Während des Anmeldeverfahrens haben die Inhaber von Kennzeichenrechten das Recht, sich mittels Einsprachen gegen angemeldete gTLDs, welche direkt ihre Rechte verletzen, zur Wehr zu setzen. 

Weiter haben die neuen Registrierungsstellen nach Inbetriebnahme der neuen gTLDs die Pflicht, es Markeninhabern zu ermöglichen, dass diese ihren Marken entsprechende Second Level Domains während einer sog. «Sunrise Period» vorab registrieren können. Zusätzlich ist die Einführung eines sog. Trademark Clearinghouse vorgesehen, welches als zentrale Datenbank von Marken fungieren und es Markeninhabern erleichtern soll, im Zusammenhang mit den neuen gTLDs ihre Rechte wahrzunehmen. 

Und schliesslich sind verschiedene Rechtsschutzmechanismen vorgesehen, mittels welchen sich Inhaber von Kennzeichenrechten gegen Rechtsverletzungen zur Wehr setzen können. Das sind aber alles Verfahren privater Natur, wie man sie schon von der Uniform Domain-Name Dispute-Resolution Policy (UDRP) her kennt. Auf die staatliche Gerichtsbarkeit haben diese Verfahren keinen Einfluss. Es steht deshalb einem Marken- oder Firmeninhaber immer frei, bei einer Rechtsverletzung durch eine angemeldete gTLD oder eine registrierte Second Level Domain die staatlichen Gerichte anzurufen. 

Was ist zu tun? 

Die Registrierung einer gTLD ist nur dann sinnvoll, wenn mit dem Betrieb des Registers ein Geschäftsziel verfolgt wird; anders sind die hohen Kosten nicht zu rechtfertigen. Es wäre aber verfehlt, das Geschäftsmodell der heute agierenden Registrierungsstellen – d.h. die Vergabe und Administration von Second Level Domains – als einziges mögliches Geschäftsziel zu sehen. Neben der Nutzung einer eigenen gTLD zu Marketingzwecken ist auch denkbar, dass basierend auf neuen gTLDs ganz neue Geschäftsmodelle entwickelt werden können, an welche heute noch nicht gedacht wird. 

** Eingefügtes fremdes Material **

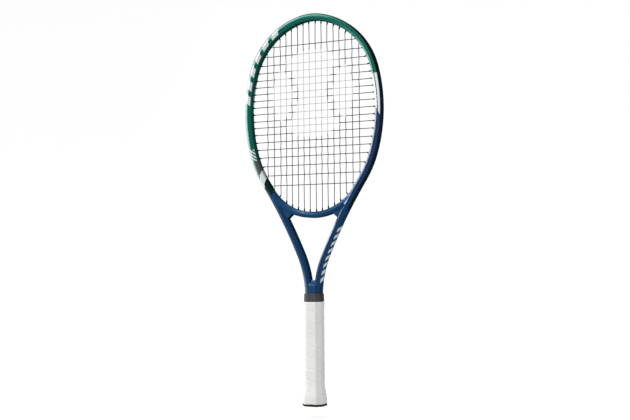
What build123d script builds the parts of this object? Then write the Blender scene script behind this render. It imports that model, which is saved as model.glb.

Nur zur Wahrung von Rechten ist es hingegen nicht notwendig, sich um eine gTLD zu bewerben. Es ist jedoch zu empfehlen, die eigenen registrierten Marken beim Trademark Clearinghouse zu hinterlegen und so sicherzustellen, dass man bei der Vergabe der Second Level Domains unter neuen gTLDs in den Genuss des Rechts auf Vorabregistrierung kommt. 

Die Informationspflichten der neuen Registrierungsstellen bieten zwar einen gewissen Schutz gegen unbemerkte Rechtsverletzungen durch Dritte. Dieser Schutz besteht allerdings nur bei Second Level Domains, welche exakt gleich wie die eingetragene Marke lauten. Man wird deshalb im Hinblick auf einen Missbrauch der eigenen Marken nicht um eine allgemeine Überwachung herum kommen. Schliesslich sollte man die voraussichtlich Anfang Mai 2012 von ICANN publizierte Liste der angemeldeten gTDLs konsultieren, um zu prüfen, ob eigene Marken nicht bereits durch die neuen gTLDs selber verletzt werden.